►

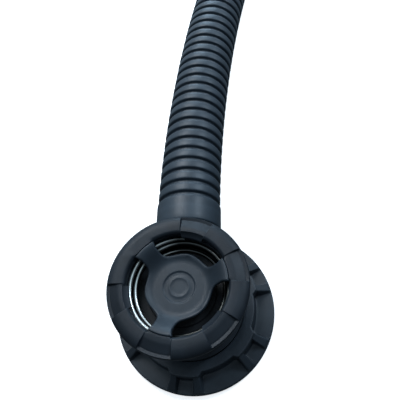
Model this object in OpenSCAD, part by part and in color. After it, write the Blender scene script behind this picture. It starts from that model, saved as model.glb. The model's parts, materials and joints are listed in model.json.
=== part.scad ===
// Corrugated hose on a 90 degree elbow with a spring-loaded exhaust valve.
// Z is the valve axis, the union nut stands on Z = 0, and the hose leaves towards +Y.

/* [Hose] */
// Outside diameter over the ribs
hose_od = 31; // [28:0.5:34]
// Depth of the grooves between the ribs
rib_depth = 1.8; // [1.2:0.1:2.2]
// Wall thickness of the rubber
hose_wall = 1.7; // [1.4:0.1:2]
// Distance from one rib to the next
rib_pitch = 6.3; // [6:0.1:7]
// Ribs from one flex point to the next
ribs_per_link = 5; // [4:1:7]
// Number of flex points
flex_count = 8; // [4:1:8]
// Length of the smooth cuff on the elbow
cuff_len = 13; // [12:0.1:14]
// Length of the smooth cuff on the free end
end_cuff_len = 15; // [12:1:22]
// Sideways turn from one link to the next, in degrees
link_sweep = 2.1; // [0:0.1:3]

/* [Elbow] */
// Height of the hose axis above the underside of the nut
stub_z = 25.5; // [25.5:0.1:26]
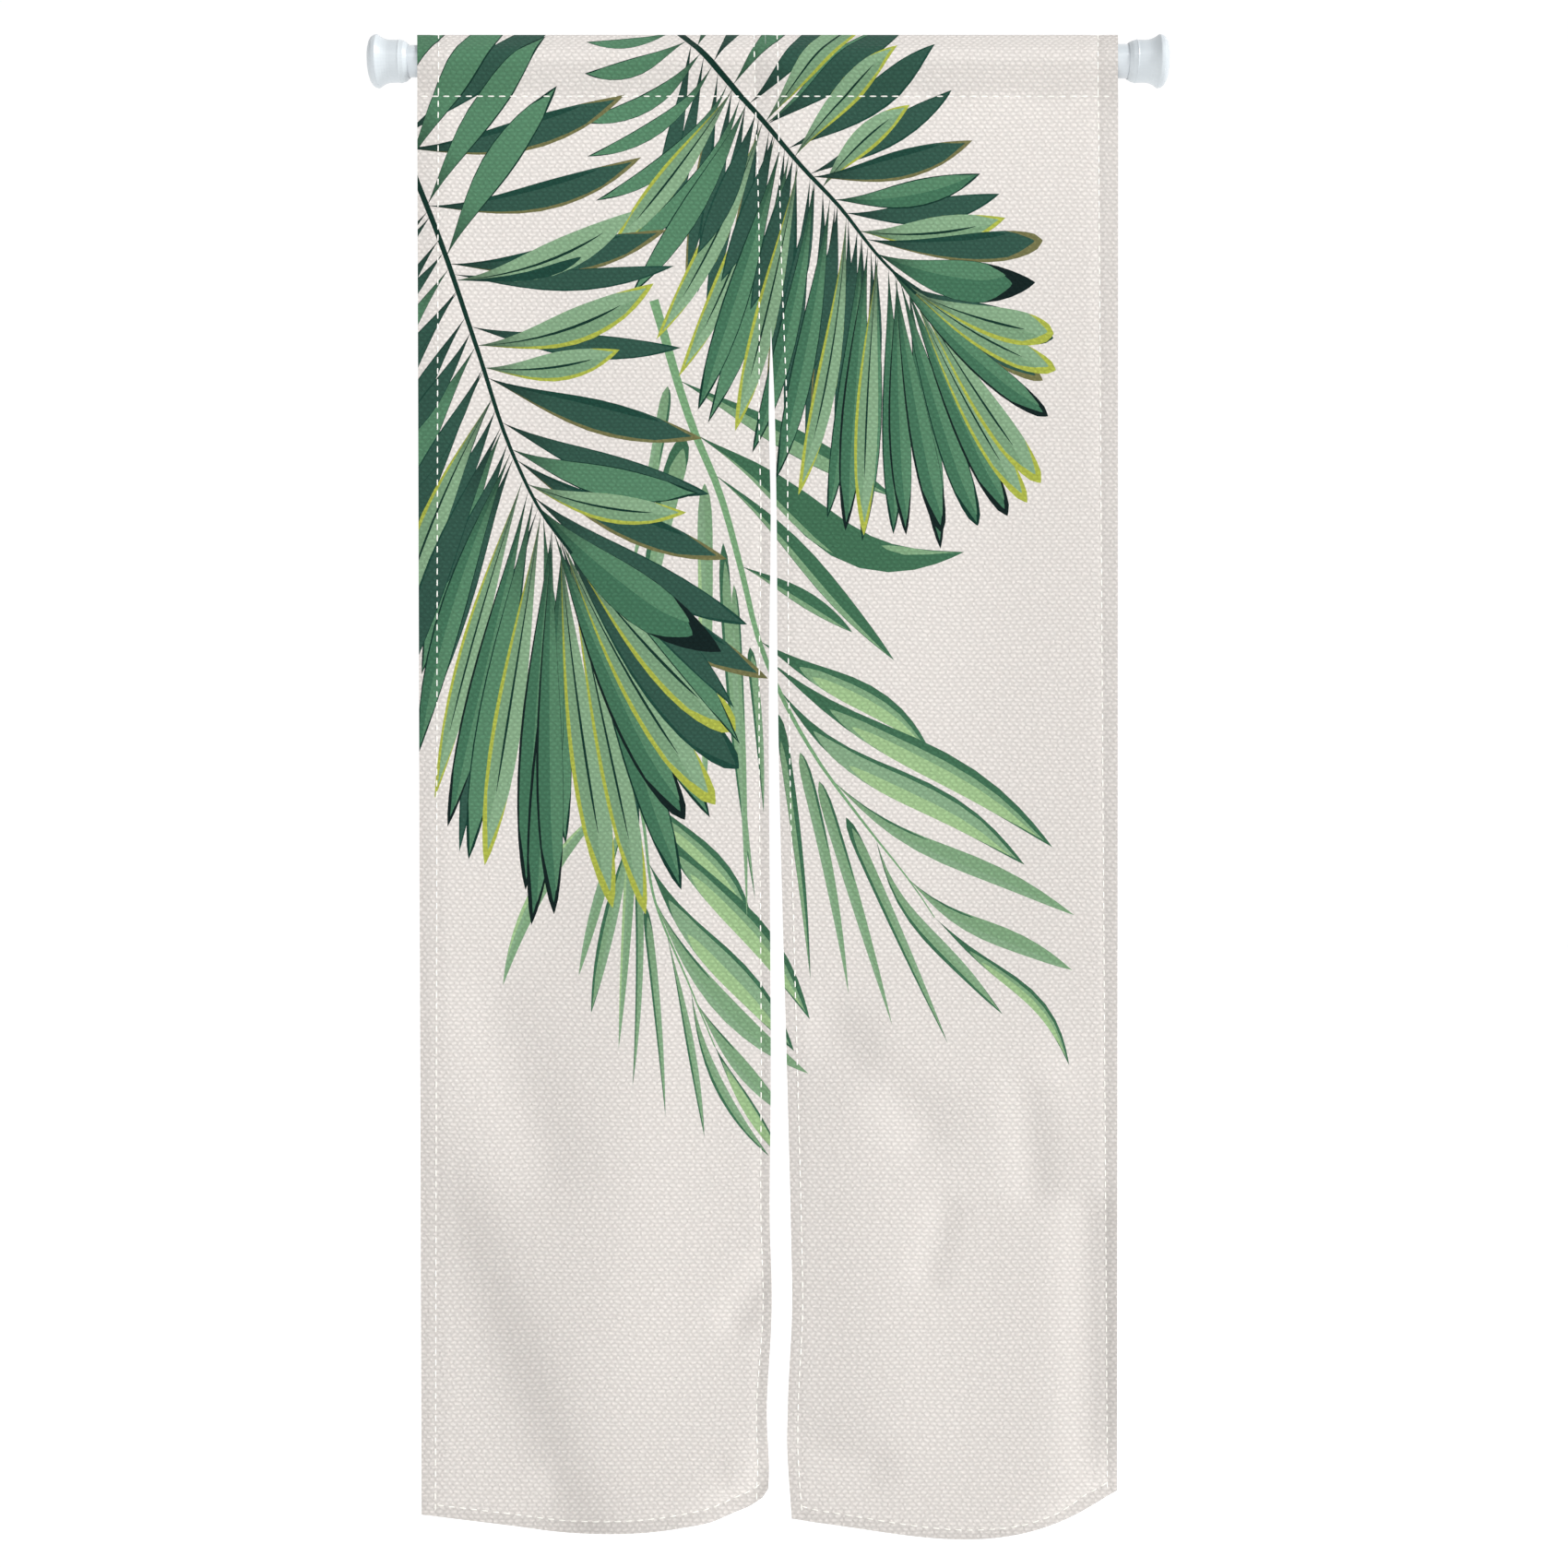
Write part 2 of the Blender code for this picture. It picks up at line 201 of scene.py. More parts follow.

◄

→ YOUR INSTRUCTIONS:
Return what is listed above, exactly and completely.

→ WORKED SOLUTION:
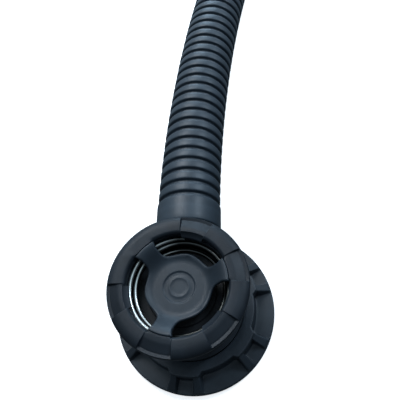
Model this object in OpenSCAD, part by part and in color. After it, write the Blender scene script behind this picture. It starts from that model, saved as model.glb. The model's parts, materials and joints are listed in model.json.
=== part.scad ===
// Corrugated hose on a 90 degree elbow with a spring-loaded exhaust valve.
// Z is the valve axis, the union nut stands on Z = 0, and the hose leaves towards +Y.

/* [Hose] */
// Outside diameter over the ribs
hose_od = 31; // [28:0.5:34]
// Depth of the grooves between the ribs
rib_depth = 1.8; // [1.2:0.1:2.2]
// Wall thickness of the rubber
hose_wall = 1.7; // [1.4:0.1:2]
// Distance from one rib to the next
rib_pitch = 6.3; // [6:0.1:7]
// Ribs from one flex point to the next
ribs_per_link = 5; // [4:1:7]
// Number of flex points
flex_count = 8; // [4:1:8]
// Length of the smooth cuff on the elbow
cuff_len = 13; // [12:0.1:14]
// Length of the smooth cuff on the free end
end_cuff_len = 15; // [12:1:22]
// Sideways turn from one link to the next, in degrees
link_sweep = 2.1; // [0:0.1:3]

/* [Elbow] */
// Height of the hose axis above the underside of the nut
stub_z = 25.5; // [25.5:0.1:26]
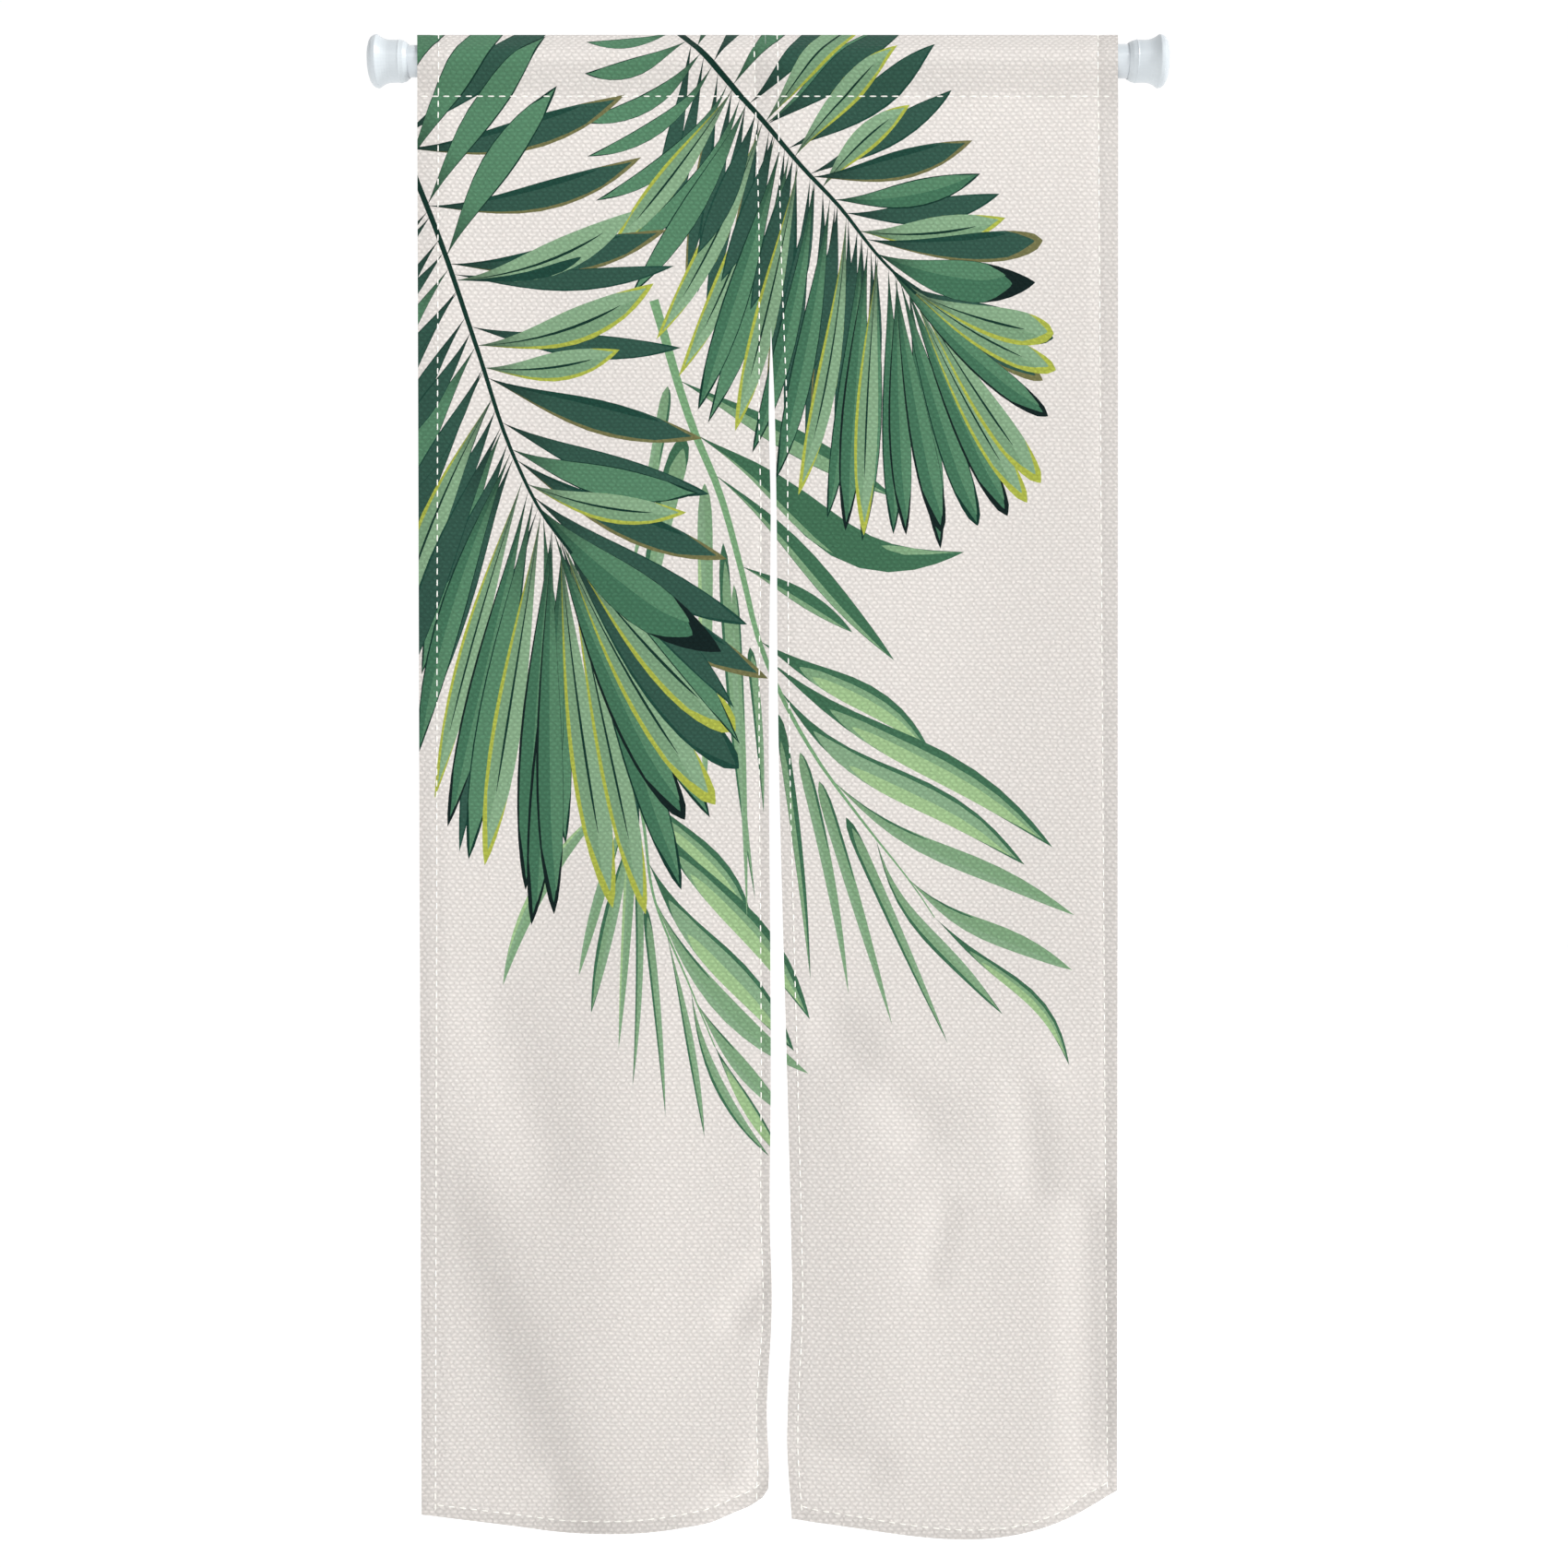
Write part 2 of the Blender code for this picture. It picks up at line 201 of scene.py. More parts follow.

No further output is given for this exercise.